* **Task brief**: Each entry below is to be extracted exactly.

* **Exercise inputs**:
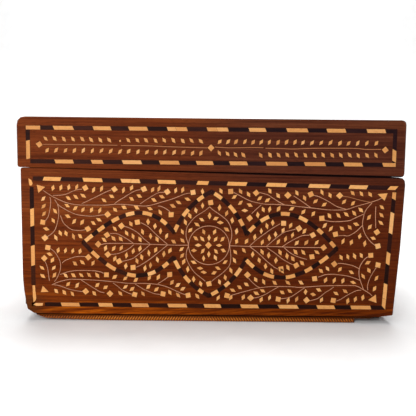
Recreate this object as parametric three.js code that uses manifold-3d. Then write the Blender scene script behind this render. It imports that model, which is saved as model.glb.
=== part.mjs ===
// A long wooden box inlaid with bone: a hollow carcass, a lid that lifts off, a carved rope moulding
// under the carcass that is broken off at both front corners, and flush bands of bone and dark wood.
// Millimetres, +Z up. The front faces -Y. The origin is on the surface under the middle of the box.
import * as THREE from "three";
import { mergeVertices } from "three/addons/utils/BufferGeometryUtils.js";
import Module from "manifold-3d";

// The box as a whole
const LID_LENGTH = 402;
const BOX_DEPTH = 270;
const BOX_HEIGHT = 214.4;
const EDGE_WEAR = 1.2;

// The boards
const WALL = 11;
const FLOOR = 8;
const LID_BOARD = 10;

// A thin board under the carcass, set back on every side, that the rope moulding is fixed to
const BASE_BOARD = 2.6;
const BASE_INSET = 3.5;
const BASE_END_INSET = 7.5;
const BASE_LEFT_SLANT = 2;
const BASE_RIGHT_SLANT = 16;

// The saw cut that parts the lid from the carcass drops towards the right
const CUT_HEIGHT_LEFT = 162.1;
const CUT_DROP = 6.6;
const LID_CLEARANCE = 0.3;

// The carcass is shorter than the lid, stands a little to the right of it, and its right end leans in
const CARCASS_SHORTFALL = 1.5;
const CARCASS_SHIFT = 3.1;
const RIGHT_END_LEAN = 7.8;
const RIGHT_END_BELLY = 1.2;

// The left end is worn in towards the foot, and both bottom corners are worn off at a slant
const LEFT_FOOT_WEAR = 4.3;
const LEFT_FOOT_WEAR_HEIGHT = 30;
const LEFT_CORNER_WEAR = 7.6;
const LEFT_CORNER_WEAR_HEIGHT = 4.8;
const RIGHT_CORNER_WEAR = 13;
const RIGHT_CORNER_WEAR_HEIGHT = 1.7;

// Worn corners of the outline, as radii
const LID_TOP_LEFT_CORNER = 9;
const LID_TOP_RIGHT_CORNER = 5;
const LID_BOTTOM_LEFT_CORNER = 2.5;
const LID_BOTTOM_RIGHT_CORNER = 4;
const CARCASS_TOP_LEFT_CORNER = 2.5;
const CARCASS_TOP_RIGHT_CORNER = 7.5;
const CARCASS_BOTTOM_CORNER = 1.5;

// The rope moulding
const ROPE_HEIGHT = 4.8;
const ROPE_THICKNESS = 8;
const ROPE_INSET = 2;
const ROPE_END_INSET = 6;
const STRAND_PITCH = 2.9;
const STRAND_RELIEF = 0.9;
const STRAND_LEAN = 2.4;
const LEAN_TURN = 30;
const ROPE_FRONT_LEFT_BREAK = 20;
const ROPE_FRONT_RIGHT_BREAK = 42.4;
const ROPE_SIDE_BREAK = 22;
const BREAK_SLANT = 9;
const WORN_FOOT = 2;
const WORN_RUN = 70;

// The inlaid bands
const BAND_WIDTH = 3.9;
const BAND_DEPTH = 2;
const BAND_CLEARANCE = 0.3;
const BAND_MARGIN = 8.2;
const LID_BAND_MARGINS = { right: 9.8, above: 9.4, left: 9.8 };
const CARCASS_BAND_MARGINS = { right: 8.9, above: 9.1, left: 9.6 };
const LID_BAND_RISE = 4.5;

// The four-lobed medallion on the front, as distances from its centre. It was cut by hand, so each quarter
// has its own height, taken at the curve's control point, and fullness.
const MEDALLION_HALF_LENGTH = 133;
const MEDALLION_RISE = 57;
const MEDALLION_DROP = 53.5;
const LOBES = [
  { side: 1, up: 1, height: 56, fullness: 0.55 },
  { side: -1, up: 1, height: 54, fullness: 0.42 },
  { side: -1, up: -1, height: 52, fullness: 0.56 },
  { side: 1, up: -1, height: 50, fullness: 0.5 },
];
const NOTCH_X = 38;
const NOTCH_Z = 13.3;
const MEDALLION_HEIGHT = 81.9;
const MEDALLION_SHIFT = -0.2;

// Where the medallion's curves turn, as shares of the notch, the tip and the half length
const POINT_TURN_OUT = 0.68;
const POINT_TURN_UP = 0.76;
const LOBE_SHOULDER = 0.8;
const LOBE_CROWN = 0.54;
const RIBBON_STEPS = 10;

// How far a cutting form runs on past the face that it cuts
const CUT_OVERRUN = 20;

const wasm = await Module();
wasm.setup();

// A closed three.js geometry as a solid for cutting and joining
function solid(geometry) {
  const bare = geometry.index ? geometry.toNonIndexed() : geometry.clone();
  bare.deleteAttribute("normal");
  bare.deleteAttribute("uv");
  const merged = mergeVertices(bare, 1e-4);
  return new wasm.Manifold(
    new wasm.Mesh({
      numProp: 3,
      vertProperties: merged.attributes.position.array,
      triVerts: new Uint32Array(merged.index.array),
    }),
  );
}

// A solid as a geometry again
function geometryOf(made) {
  const { vertProperties, triVerts } = made.getMesh();
  return new THREE.BufferGeometry()
    .setAttribute("position", new THREE.BufferAttribute(vertProperties, 3))
    .setIndex(new THREE.BufferAttribute(triVerts, 1));
}

// Heights of the saw cut, measured along X from the lid's left end
function cutHeight(x) {
  return CUT_HEIGHT_LEFT - (CUT_DROP * x) / LID_LENGTH;
}

// A closed outline with its corners rounded: each corner is [x, z, radius]
function roundedOutline(corners) {
  const shape = new THREE.Shape();
  corners.forEach(([x, z, radius], i) => {
    const corner = new THREE.Vector2(x, z);
    const last = corners[(i + corners.length - 1) % corners.length];
    const next = corners[(i + 1) % corners.length];
    const toLast = new THREE.Vector2(last[0], last[1]).sub(corner);
    const toNext = new THREE.Vector2(next[0], next[1]).sub(corner);
    const start = toLast.setLength(radius).add(corner);
    const end = toNext.setLength(radius).add(corner);
    if (i === 0) shape.moveTo(start.x, start.y);
    else shape.lineTo(start.x, start.y);
    if (radius > 0) shape.quadraticCurveTo(corner.x, corner.y, end.x, end.y);
  });
  shape.closePath();
  return shape;
}

// A shape drawn in X and Z, as a solid from y = from to y = to
function alongY(shape, from, to, wear = 0) {
  const geometry = new THREE.ExtrudeGeometry(shape, {
    depth: to - from - 2 * wear,
    curveSegments: 3,
    bevelEnabled: wear > 0,
    bevelThickness: wear,
    bevelSize: wear,
    bevelOffset: -wear,
    bevelSegments: 2,
  });
  geometry.rotateX(Math.PI / 2).translate(0, to - wear, 0);
  return solid(geometry);
}

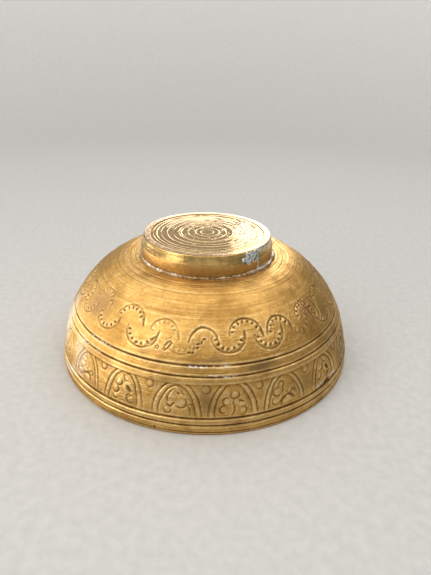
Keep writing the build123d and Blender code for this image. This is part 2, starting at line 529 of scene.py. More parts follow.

* **Worked answer**:
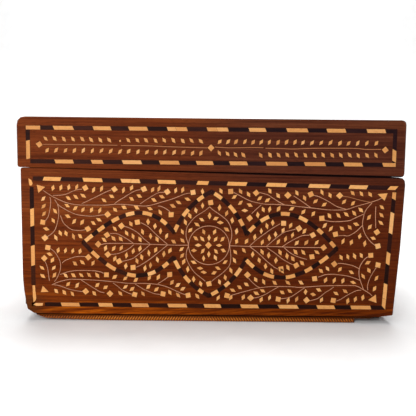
Recreate this object as parametric three.js code that uses manifold-3d. Then write the Blender scene script behind this render. It imports that model, which is saved as model.glb.
=== part.mjs ===
// A long wooden box inlaid with bone: a hollow carcass, a lid that lifts off, a carved rope moulding
// under the carcass that is broken off at both front corners, and flush bands of bone and dark wood.
// Millimetres, +Z up. The front faces -Y. The origin is on the surface under the middle of the box.
import * as THREE from "three";
import { mergeVertices } from "three/addons/utils/BufferGeometryUtils.js";
import Module from "manifold-3d";

// The box as a whole
const LID_LENGTH = 402;
const BOX_DEPTH = 270;
const BOX_HEIGHT = 214.4;
const EDGE_WEAR = 1.2;

// The boards
const WALL = 11;
const FLOOR = 8;
const LID_BOARD = 10;

// A thin board under the carcass, set back on every side, that the rope moulding is fixed to
const BASE_BOARD = 2.6;
const BASE_INSET = 3.5;
const BASE_END_INSET = 7.5;
const BASE_LEFT_SLANT = 2;
const BASE_RIGHT_SLANT = 16;

// The saw cut that parts the lid from the carcass drops towards the right
const CUT_HEIGHT_LEFT = 162.1;
const CUT_DROP = 6.6;
const LID_CLEARANCE = 0.3;

// The carcass is shorter than the lid, stands a little to the right of it, and its right end leans in
const CARCASS_SHORTFALL = 1.5;
const CARCASS_SHIFT = 3.1;
const RIGHT_END_LEAN = 7.8;
const RIGHT_END_BELLY = 1.2;

// The left end is worn in towards the foot, and both bottom corners are worn off at a slant
const LEFT_FOOT_WEAR = 4.3;
const LEFT_FOOT_WEAR_HEIGHT = 30;
const LEFT_CORNER_WEAR = 7.6;
const LEFT_CORNER_WEAR_HEIGHT = 4.8;
const RIGHT_CORNER_WEAR = 13;
const RIGHT_CORNER_WEAR_HEIGHT = 1.7;

// Worn corners of the outline, as radii
const LID_TOP_LEFT_CORNER = 9;
const LID_TOP_RIGHT_CORNER = 5;
const LID_BOTTOM_LEFT_CORNER = 2.5;
const LID_BOTTOM_RIGHT_CORNER = 4;
const CARCASS_TOP_LEFT_CORNER = 2.5;
const CARCASS_TOP_RIGHT_CORNER = 7.5;
const CARCASS_BOTTOM_CORNER = 1.5;

// The rope moulding
const ROPE_HEIGHT = 4.8;
const ROPE_THICKNESS = 8;
const ROPE_INSET = 2;
const ROPE_END_INSET = 6;
const STRAND_PITCH = 2.9;
const STRAND_RELIEF = 0.9;
const STRAND_LEAN = 2.4;
const LEAN_TURN = 30;
const ROPE_FRONT_LEFT_BREAK = 20;
const ROPE_FRONT_RIGHT_BREAK = 42.4;
const ROPE_SIDE_BREAK = 22;
const BREAK_SLANT = 9;
const WORN_FOOT = 2;
const WORN_RUN = 70;

// The inlaid bands
const BAND_WIDTH = 3.9;
const BAND_DEPTH = 2;
const BAND_CLEARANCE = 0.3;
const BAND_MARGIN = 8.2;
const LID_BAND_MARGINS = { right: 9.8, above: 9.4, left: 9.8 };
const CARCASS_BAND_MARGINS = { right: 8.9, above: 9.1, left: 9.6 };
const LID_BAND_RISE = 4.5;

// The four-lobed medallion on the front, as distances from its centre. It was cut by hand, so each quarter
// has its own height, taken at the curve's control point, and fullness.
const MEDALLION_HALF_LENGTH = 133;
const MEDALLION_RISE = 57;
const MEDALLION_DROP = 53.5;
const LOBES = [
  { side: 1, up: 1, height: 56, fullness: 0.55 },
  { side: -1, up: 1, height: 54, fullness: 0.42 },
  { side: -1, up: -1, height: 52, fullness: 0.56 },
  { side: 1, up: -1, height: 50, fullness: 0.5 },
];
const NOTCH_X = 38;
const NOTCH_Z = 13.3;
const MEDALLION_HEIGHT = 81.9;
const MEDALLION_SHIFT = -0.2;

// Where the medallion's curves turn, as shares of the notch, the tip and the half length
const POINT_TURN_OUT = 0.68;
const POINT_TURN_UP = 0.76;
const LOBE_SHOULDER = 0.8;
const LOBE_CROWN = 0.54;
const RIBBON_STEPS = 10;

// How far a cutting form runs on past the face that it cuts
const CUT_OVERRUN = 20;

const wasm = await Module();
wasm.setup();

// A closed three.js geometry as a solid for cutting and joining
function solid(geometry) {
  const bare = geometry.index ? geometry.toNonIndexed() : geometry.clone();
  bare.deleteAttribute("normal");
  bare.deleteAttribute("uv");
  const merged = mergeVertices(bare, 1e-4);
  return new wasm.Manifold(
    new wasm.Mesh({
      numProp: 3,
      vertProperties: merged.attributes.position.array,
      triVerts: new Uint32Array(merged.index.array),
    }),
  );
}

// A solid as a geometry again
function geometryOf(made) {
  const { vertProperties, triVerts } = made.getMesh();
  return new THREE.BufferGeometry()
    .setAttribute("position", new THREE.BufferAttribute(vertProperties, 3))
    .setIndex(new THREE.BufferAttribute(triVerts, 1));
}

// Heights of the saw cut, measured along X from the lid's left end
function cutHeight(x) {
  return CUT_HEIGHT_LEFT - (CUT_DROP * x) / LID_LENGTH;
}

// A closed outline with its corners rounded: each corner is [x, z, radius]
function roundedOutline(corners) {
  const shape = new THREE.Shape();
  corners.forEach(([x, z, radius], i) => {
    const corner = new THREE.Vector2(x, z);
    const last = corners[(i + corners.length - 1) % corners.length];
    const next = corners[(i + 1) % corners.length];
    const toLast = new THREE.Vector2(last[0], last[1]).sub(corner);
    const toNext = new THREE.Vector2(next[0], next[1]).sub(corner);
    const start = toLast.setLength(radius).add(corner);
    const end = toNext.setLength(radius).add(corner);
    if (i === 0) shape.moveTo(start.x, start.y);
    else shape.lineTo(start.x, start.y);
    if (radius > 0) shape.quadraticCurveTo(corner.x, corner.y, end.x, end.y);
  });
  shape.closePath();
  return shape;
}

// A shape drawn in X and Z, as a solid from y = from to y = to
function alongY(shape, from, to, wear = 0) {
  const geometry = new THREE.ExtrudeGeometry(shape, {
    depth: to - from - 2 * wear,
    curveSegments: 3,
    bevelEnabled: wear > 0,
    bevelThickness: wear,
    bevelSize: wear,
    bevelOffset: -wear,
    bevelSegments: 2,
  });
  geometry.rotateX(Math.PI / 2).translate(0, to - wear, 0);
  return solid(geometry);
}

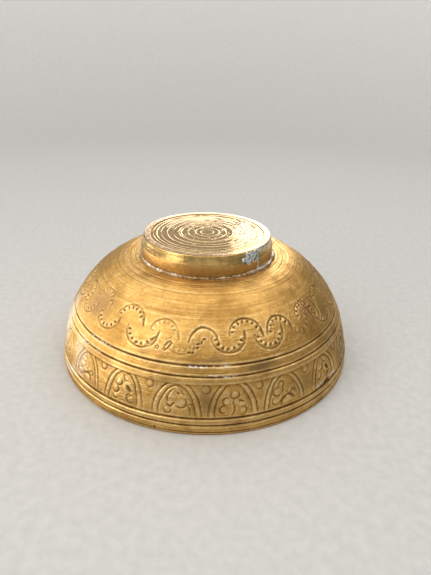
Keep writing the build123d and Blender code for this image. This is part 2, starting at line 529 of scene.py. More parts follow.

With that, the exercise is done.